In September 1939, he was promoted to the rank of Second Lieutenant. From October 1939 to May 1940, he was in Lwów and then returned to Radomsko. At the turn of 1941 and 1942, he joined the Home Army and became a platoon commander. In the second half of 1942, Glapiński was appointed as the head of the Home Army “Centre No. 1” for the town of Radomsko, and at the end of June 1944, as the deputy commander of the local Home Army.

He was arrested by the Gestapo in July 1944 and was deported to the German concentration camp Gross-Rosen. He returned to Radomsko in May 1945. He did not accept the Soviet occupation of Poland as liberation. In February 1946, he joined one of the largest anti-communist organizations – the Underground Polish Army (code names “Lasy”, “Bory”) – assuming the nom de guerre “Klinga”. At the beginning of March 1946, he was appointed as the head of the District Command of the Underground Polish Army, code name “Motor” (district of Radomsko), and in mid-March 1946 – the chief commander of the Underground Polish Army Stanisław Sojczyński “Warszyc” appointed him as his adjutant. In April, Glapiński became the commander of the partisan unit of the Society Protection Service “Motor”, operating in the districts of Częstochowa and Radomsko. He was responsible for special military operations. He conducted, among others, attacks on the outposts of the Citizens’ Militia in Silniczka and Kobiele Wielkie, capturing dozens of weapons from the occupiers.

On the night of 19 to 20 April 1946, his unit took part in an attack on Radomsko. While it failed to capture the headquarters of the communist Polish Workers’ Party and the secret police, the Polish soldiers achieved their main objective – they seized the local prison and liberated 57 Polish patriots who were detained and tortured there. During the retreat Glapiński’s unit stopped a vehicle of the pro-Soviet Internal Security Corps, and confiscated 358 sets of uniforms and military equipment. On 20 April, the soldiers of the Underground Polish Army won a battle with the much more numerous Communist forces that were chasing them.

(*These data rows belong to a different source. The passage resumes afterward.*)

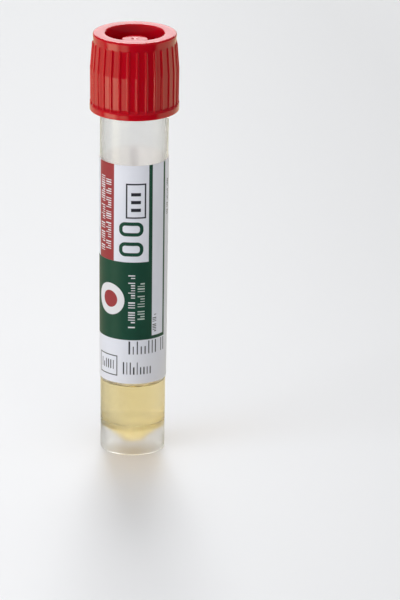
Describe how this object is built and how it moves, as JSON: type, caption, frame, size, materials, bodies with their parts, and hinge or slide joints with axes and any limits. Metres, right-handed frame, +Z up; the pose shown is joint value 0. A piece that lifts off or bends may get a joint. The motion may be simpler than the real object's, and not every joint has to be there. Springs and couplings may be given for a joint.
{
  "type": "specimen swab tube",
  "caption": "Self-standing transport tube with a coned floor, a wrapped label, liquid medium and a ribbed screw cap.",
  "frame": {"origin": "centre of the foot, on the surface that the tube stands on", "axes": "+Z up along the tube's axis, towards the cap; -Y is the front of the label"},
  "size_m": [0.0208, 0.0208, 0.1012],
  "materials": {
    "tube": "translucent natural polypropylene, smooth",
    "cap": "moulded, satin gloss",
    "seal": "soft, matt",
    "label": "coated label paper, printed in green, red and dark grey",
    "medium": "clear pale yellow liquid"
  },
  "bodies": {
    "tube_body": {"tube": "tube", "label": "label", "medium": "medium"},
    "seal": {"seal": "seal"},
    "cap": {"cap": "cap"}
  },
  "joints": [
    {"name": "cap_lift", "type": "slide", "parent": "tube_body", "child": "seal", "axis": [0, 0, 1], "range_m": [0, 0.0181]},
    {"name": "cap_turn", "type": "hinge", "parent": "seal", "child": "cap", "pos_m": [0, 0, 0.0991], "axis": [0, 0, 1], "range_deg": [0, 2160]}
  ],
  "couplings": [
    {"joint": "cap_lift", "follows": "cap_turn", "m_per_rad": 0.00047746}
  ]
}
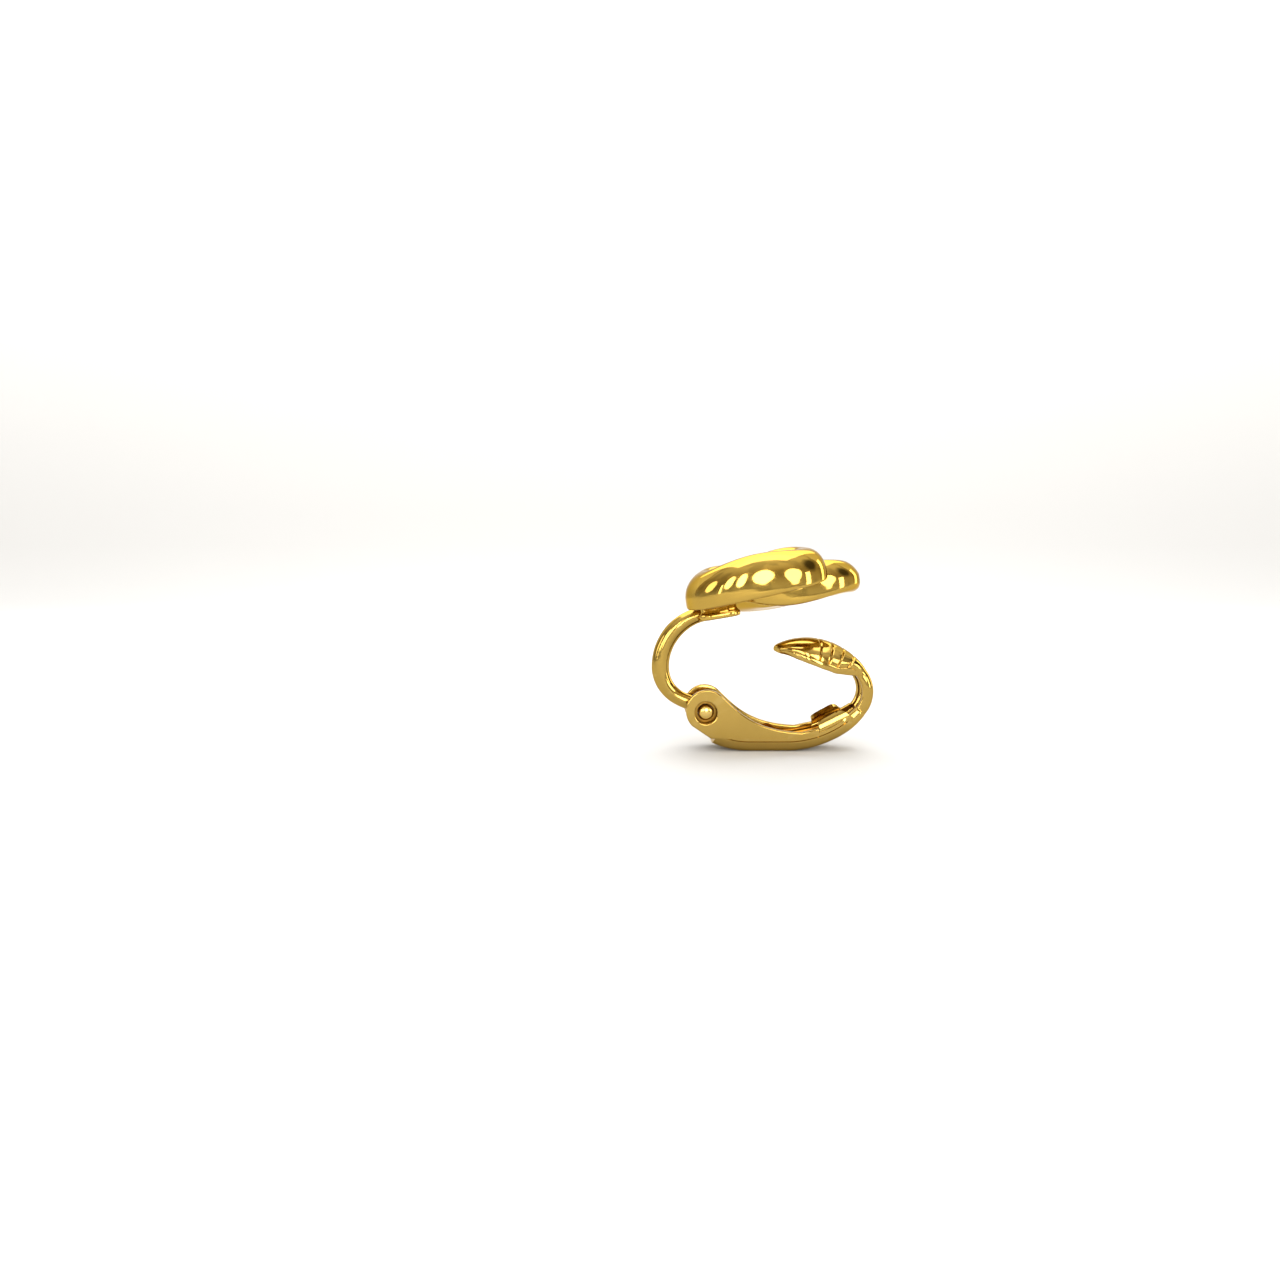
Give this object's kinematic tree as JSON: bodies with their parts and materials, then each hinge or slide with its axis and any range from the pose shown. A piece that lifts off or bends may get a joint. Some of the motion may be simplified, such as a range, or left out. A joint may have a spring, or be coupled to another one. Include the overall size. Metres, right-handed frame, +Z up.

In mid-May 1946, pursuant to an order of Stanisław Sojczyński, he re-established the partisan unit of the Society Protection Service (consisting of 30 persons), which received a new code name – “Warszawa”. From that point on, Glapiński was pursued by Communist henchmen and had to escape increasingly frequent raids. On 8 June 1946, his unit fought a battle near the village of Kamieńsk. On 16 June, “Warszyc” promoted him to the rank of Captain.

He was arrested through the use of deception. An agent of the Communist secret police posing as a liaison of General Władysław Anders offered to help Glapiński in the evacuation to the West. On 31 August 1946, he was arrested in Warsaw by the communist military counter-intelligence and was handed over to the Provincial Public Security Office in Łódź. He was sentenced to death on 17 December 1946 by the District Military Court in Łódź, an illegal tribunal established by the occupiers. According to official data, he was murdered on 19 February 1947, together with Stanisław Sojczyński. The sentence was annulled in October 1992. The remains of Henryk Glapiński “Klinga” have not been found to this day.